Moore accompanied Bailey on both piano and guitar during the opening set and then returned on stage later to play alongside Montgomery. He was a true hero of the night.

To end the night, Montgomery played a duo of fan-favorite songs from his original album. 

During the final chorus of the first of these “This December,” Montgomery rallied the crowd to jump around. The audience more than enthusiastically obliged. 

Then “Mr. Loverman,” perhaps his most famous song, was an ideal ending… but it wasn’t enough. Montgomery ended the show with cartwheels and somersaults across the stage. 

As someone who previously had a limited knowledge of Montgomery’s discography — most of which was from social media — I had a pretty great night. Underneath catchy pop melodies lies strong lyricism relating to Montgomery’s family and childhood. The only downside of the night was that I was stuck on the balcony with a mediocre view.

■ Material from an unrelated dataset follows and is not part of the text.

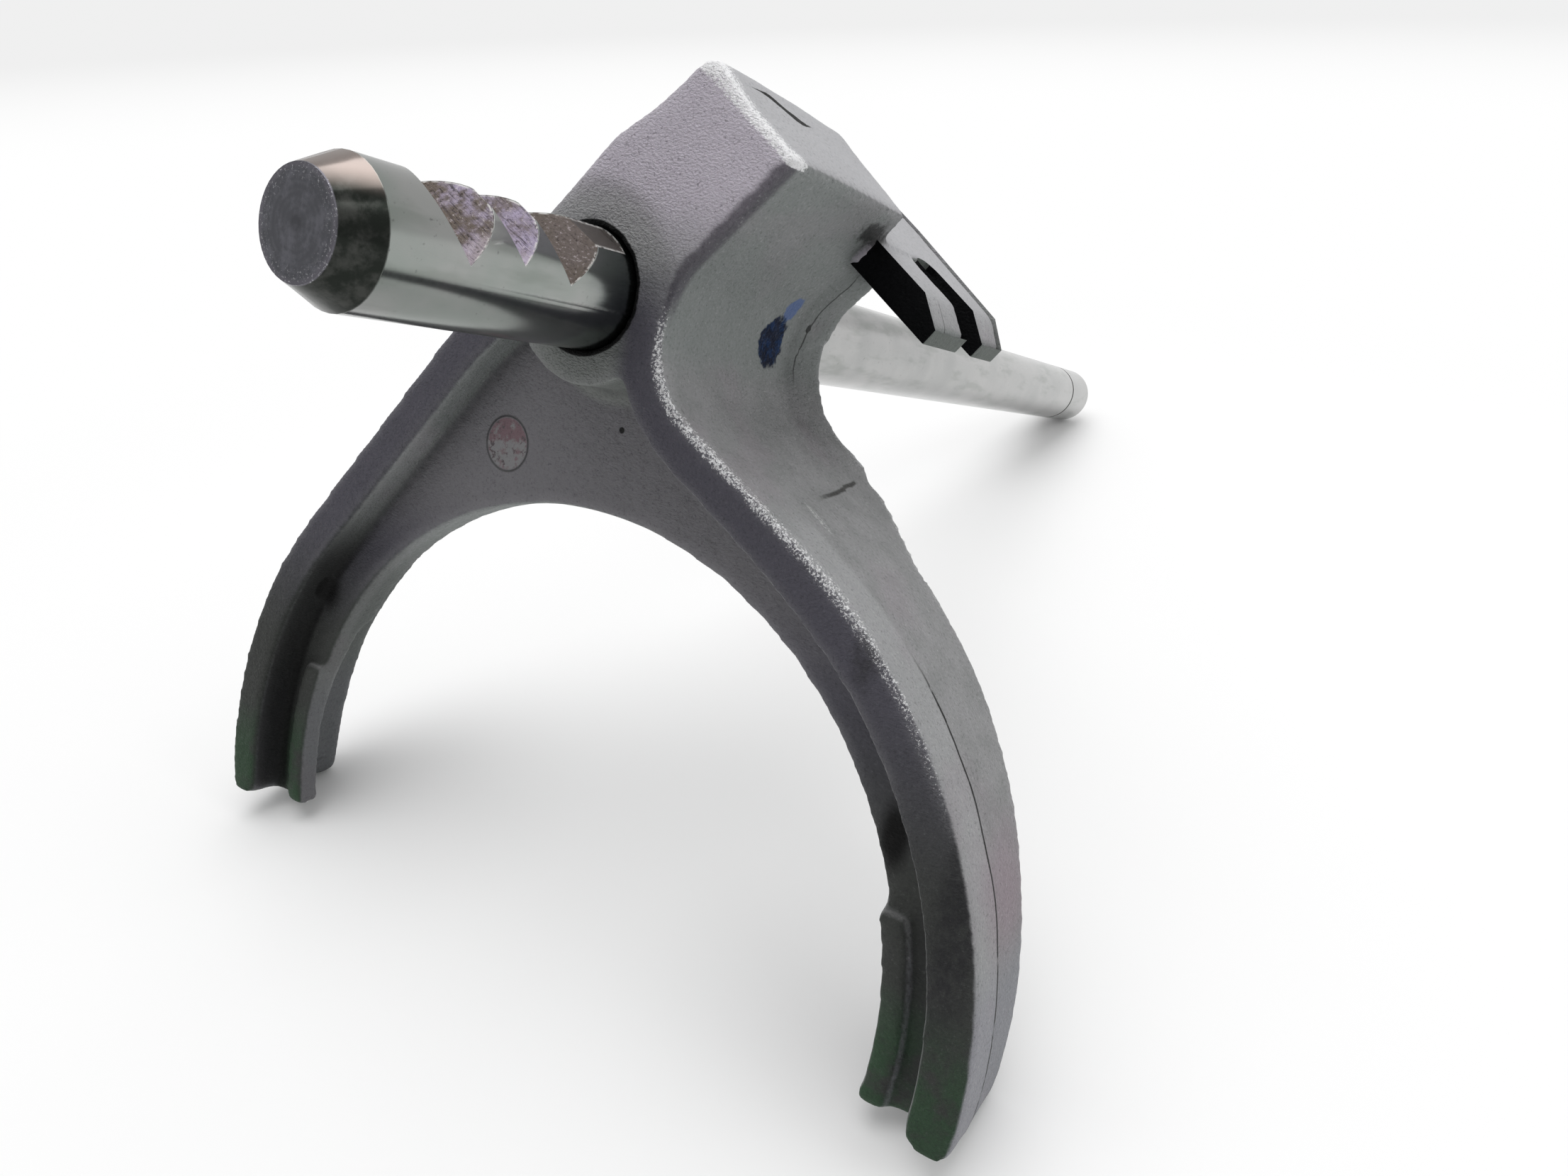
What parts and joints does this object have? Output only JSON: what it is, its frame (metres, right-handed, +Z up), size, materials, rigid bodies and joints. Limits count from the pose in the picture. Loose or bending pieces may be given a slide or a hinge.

Overall, the show highlighted Montgomery’s skills as a performer. He has the talent of balancing humorous engagement with the audience while remaining vigilant to their needs. Rarely does an artist have the awareness to cameo in a random person’s BeReal in between songs or pause the show to check in on an audience member’s wellbeing, but Montgomery did both in the same night.

To put it simply, Ricky Montgomery is a uniquely talented singer-songwriter who puts on a fun and entertaining concert. I’d recommend anyone to see him at his best: live on stage. 

Ricky Montgomery continues his U.S. tour throughout the fall, ending this November. Montgomery will go on to tour Europe and the United Kingdom supporting mxmtoon and Cavetown, respectively.